Electrochemical Reduction of Cinnamyl Bromide at Carbon Cathodes in Acetonitrile: A Further Mechanistic Study

Abstract

Cyclic voltammetry and controlled-potential electrolysis have been employed to examine the electrochemical reduction of cinnamyl bromide at glassy carbon cathodes in acetonitrile containing tetramethylammonium tetrafluoroborate. A cyclic voltammogram for the reduction of cinnamyl bromide exhibits one irreversible wave, which is due to the cleavage of the carbon–bromine bond.
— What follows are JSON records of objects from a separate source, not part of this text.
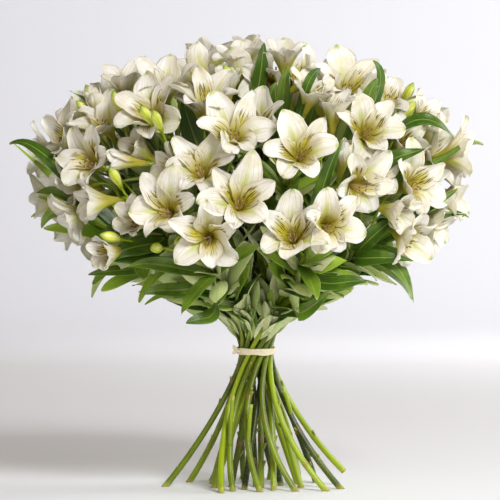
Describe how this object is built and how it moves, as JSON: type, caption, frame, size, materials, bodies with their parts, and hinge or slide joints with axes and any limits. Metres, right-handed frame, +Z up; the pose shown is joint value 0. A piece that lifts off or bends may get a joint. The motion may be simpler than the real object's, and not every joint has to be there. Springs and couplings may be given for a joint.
{
  "type": "alstroemeria bouquet",
  "caption": "Hand-tied bouquet of white alstroemeria: a dome of open florets and buds over narrow leaves, bound by one cream band, standing unheld on its splayed cut stems.",
  "frame": {"origin": "on the surface the bouquet stands on, at the cut end of its middle stalk, under the middle of the tie", "axes": "+Z up; the side shown in the picture faces -Y, with +X to the viewer's right"},
  "size_m": [0.454, 0.3874, 0.4419],
  "materials": {
    "stalk_and_leaf": "satin",
    "petal": "satin",
    "band": "matt"
  },
  "bodies": {
    "root": {"leafy_stalk_01": "stalk_and_leaf", "leafy_stalk_02": "stalk_and_leaf", "leafy_stalk_03": "stalk_and_leaf", "leafy_stalk_04": "stalk_and_leaf", "leafy_stalk_05": "stalk_and_leaf", "leafy_stalk_06": "stalk_and_leaf", "leafy_stalk_07": "stalk_and_leaf", "leafy_stalk_08": "stalk_and_leaf", "leafy_stalk_09": "stalk_and_leaf", "leafy_stalk_10": "stalk_and_leaf", "leafy_stalk_11": "stalk_and_leaf", "leafy_stalk_12": "stalk_and_leaf", "leafy_stalk_13": "stalk_and_leaf", "leafy_stalk_14": "stalk_and_leaf", "leafy_stalk_15": "stalk_and_leaf", "leafy_stalk_16": "stalk_and_leaf", "leafy_stalk_17": "stalk_and_leaf", "leafy_stalk_18": "stalk_and_leaf", "leafy_stalk_19": "stalk_and_leaf", "leafy_stalk_20": "stalk_and_leaf", "leafy_stalk_21": "stalk_and_leaf", "leafy_stalk_22": "stalk_and_leaf", "leafy_stalk_23": "stalk_and_leaf", "leafy_stalk_24": "stalk_and_leaf", "leafy_stalk_25": "stalk_and_leaf", "leafy_stalk_26": "stalk_and_leaf", "flower_head_01": "petal", "flower_head_02": "petal", "flower_head_03": "petal", "flower_head_04": "petal", "flower_head_05": "petal", "flower_head_06": "petal", "flower_head_07": "petal", "flower_head_08": "petal", "flower_head_09": "petal", "flower_head_10": "petal", "flower_head_11": "petal", "flower_head_12": "petal", "flower_head_13": "petal", "flower_head_14": "petal", "flower_head_15": "petal", "flower_head_16": "petal", "flower_head_17": "petal", "flower_head_18": "petal", "flower_head_19": "petal", "flower_head_20": "petal", "flower_head_21": "petal", "flower_head_22": "petal", "flower_head_23": "petal", "flower_head_24": "petal", "flower_head_25": "petal", "flower_head_26": "petal", "tie_band": "band"}
  },
  "joints": []
}
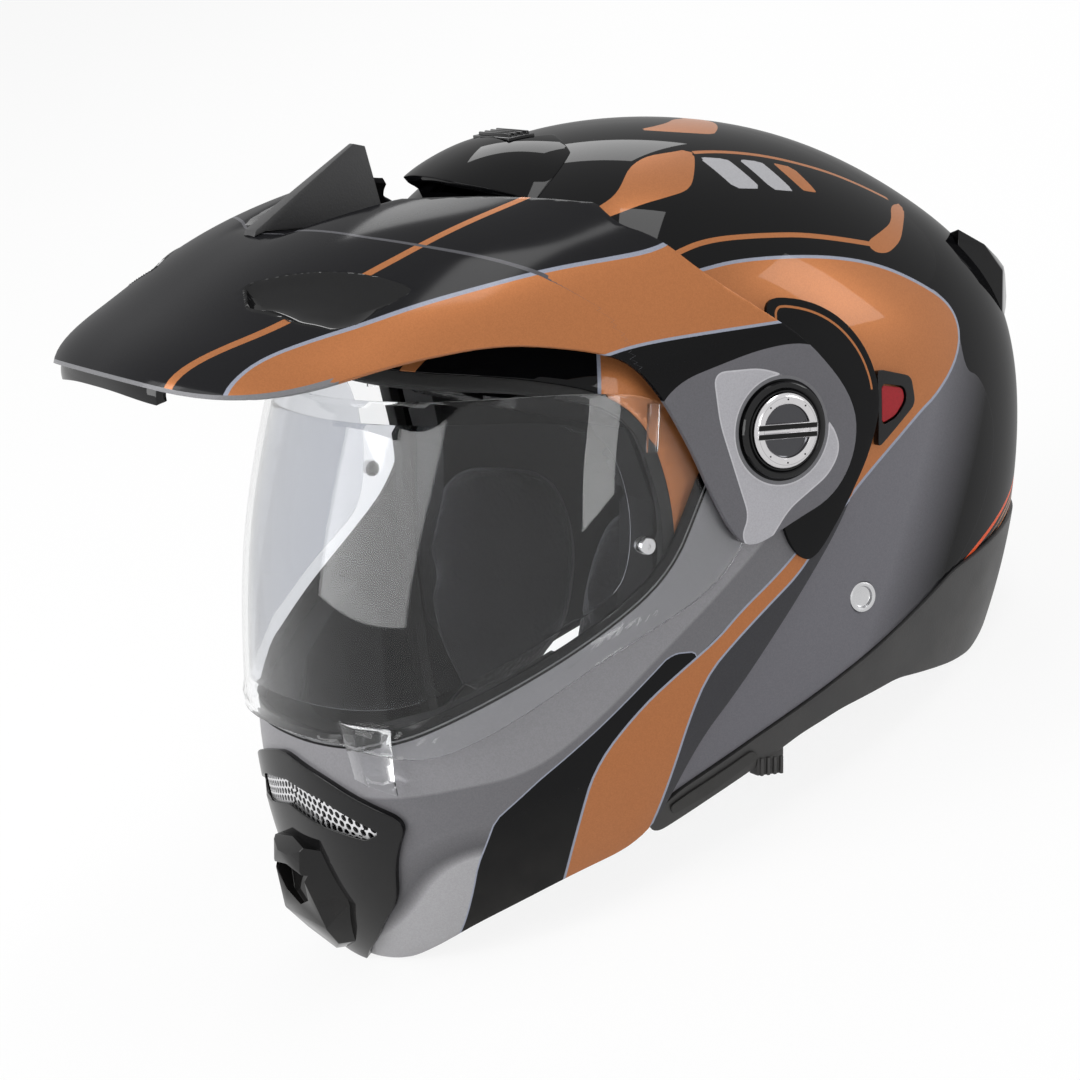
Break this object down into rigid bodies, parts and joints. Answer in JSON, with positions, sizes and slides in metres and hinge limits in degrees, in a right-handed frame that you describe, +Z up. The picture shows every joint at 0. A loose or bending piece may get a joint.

Bulk electrolyses of the substrates have been carried out at two different potentials (−1.35 and −1.85 V vs saturated calomel electrode) in the absence and in the presence of diethyl malonate as a proton donor. Coulometric values and product distributions indicate that the reduction of cinnamyl bromide at −1.35 V mainly gives radical intermediates, whereas that at −1.85 V forms cinnamyl anions. A direct reduction of cinnamyl bromide in the presence of nitric oxide (NO) at −1.35 V reveals that the cinnamyl radical can couple with NO to generate cinnamaldehyde oxime and cinnamonitrile. More interestingly, both 5-phenylisoxazoline and 5-phenylisoxazole, arising from the cyclization of cinnamaldehyde oxime, have been found among the products. Detailed mechanisms for the reductions are proposed and discussed.